Fishing for striped bass using natural baits? Make sure you’re using a non-offset, inline circle hook – it’s now officially...



www.thefisherman.com


----------



## Happy Hours (Aug 5, 2020)

yea I saw that today


----------



## BeachBob (Aug 27, 2010)

And just who is going to enforce this new law, and how?


----------



## Openboat (Oct 19, 2007)

BeachBob said:


> And just who is going to enforce this new law, and how?


?


----------



## Rougesun (Oct 26, 2020)

What bull. I am all for catch and release if the fish isn’t legal. But I’ve lost too many big fish (and some smaller ones) with circles. Unless shark or bait fishing, give me a J-hook any day. Use a non-offset circle if forced to. But there’s nothing like setting a J-hook on a 40+ pounder. What crap.


----------



## BeachBob (Aug 27, 2010)

The circle hook regulation is just another nonsensical government control adding to the thousands enacted every year, the vast majority of which are only controlling we-the-people and adding to government power. sorry to say, but typically when the bureaucrats call a new law as being "safe" for people or nature, it's all just control BS. yep, like it or not, life everywhere begins and ends with politics. it is what it is.


----------



## CUTB8T (Jan 30, 2021)

Fishlife said:


> Just passing on some info if y’all haven’t seen or heard this yet. Tight lines!
> 
> 
> 
> ...


Nice.. so you safely release that fish in order for the commercial boats to clean out the bay !!!!!!


----------



## Arnav (Dec 17, 2020)

"............. requiring the use of circle hooks by all recreational anglers when_ *targeting striped bass*_ ........"
"................. and all other scenarios where a natural bait is added to an artificial lure when _*targeting striped bass*_."
Whose to say what you are targeting ?
Concurrent seasons, same with hunting .... goose, duck, dove quail, squirrel, deer, gopher .. they're all out there and ya can get em with the same gun. 
Say you're targeting blues, and hang into a striper ....whattaya do ?
I was fishing for catfish during the herring run at Chain Bridge, (1978 ish). Snagging was legal then. Using cut herring and caught several 10lb bass as well as many nice cats. What was my target ? Guess its up to the man in green.


----------



## BeachBob (Aug 27, 2010)

Arnav said:


> "............. requiring the use of circle hooks by all recreational anglers when_ *targeting striped bass*_ ........"
> "................. and all other scenarios where a natural bait is added to an artificial lure when _*targeting striped bass*_."
> Whose to say what you are targeting ?
> Concurrent seasons, same with hunting .... goose, duck, dove quail, squirrel, deer, gopher .. they're all out there and ya can get em with the same gun.
> ...


On the money, sir.

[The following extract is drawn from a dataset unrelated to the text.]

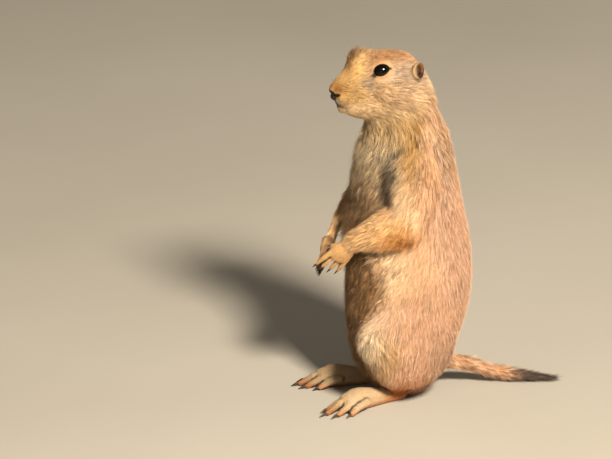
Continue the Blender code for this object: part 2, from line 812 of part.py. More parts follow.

It's just another bureaucrat pandering dumb butt law.


----------



## Harrymanz (May 28, 2018)

In hunting obviously the animal dies and you eat it or carry it around to show your buddies or whatever. 40 pound stripers are set free the comment of "whos to say what your targeting" is just an asshat are there any real men out there any stewards of nature at all


----------



## Arnav (Dec 17, 2020)

Hunters, and fisherman ... the greatest stewards of all ... by a very large margin.
You're welcome


----------



## poppop1 (Feb 16, 2004)

CUTB8T said:


> Nice.. so you safely release that fish in order for the commercial boats to clean out the bay !!!!!!


EXACTLY!!, as always, money talks and BS walks. We are now referred to as ''domestic terrorists'', government wants ''sheep''.


----------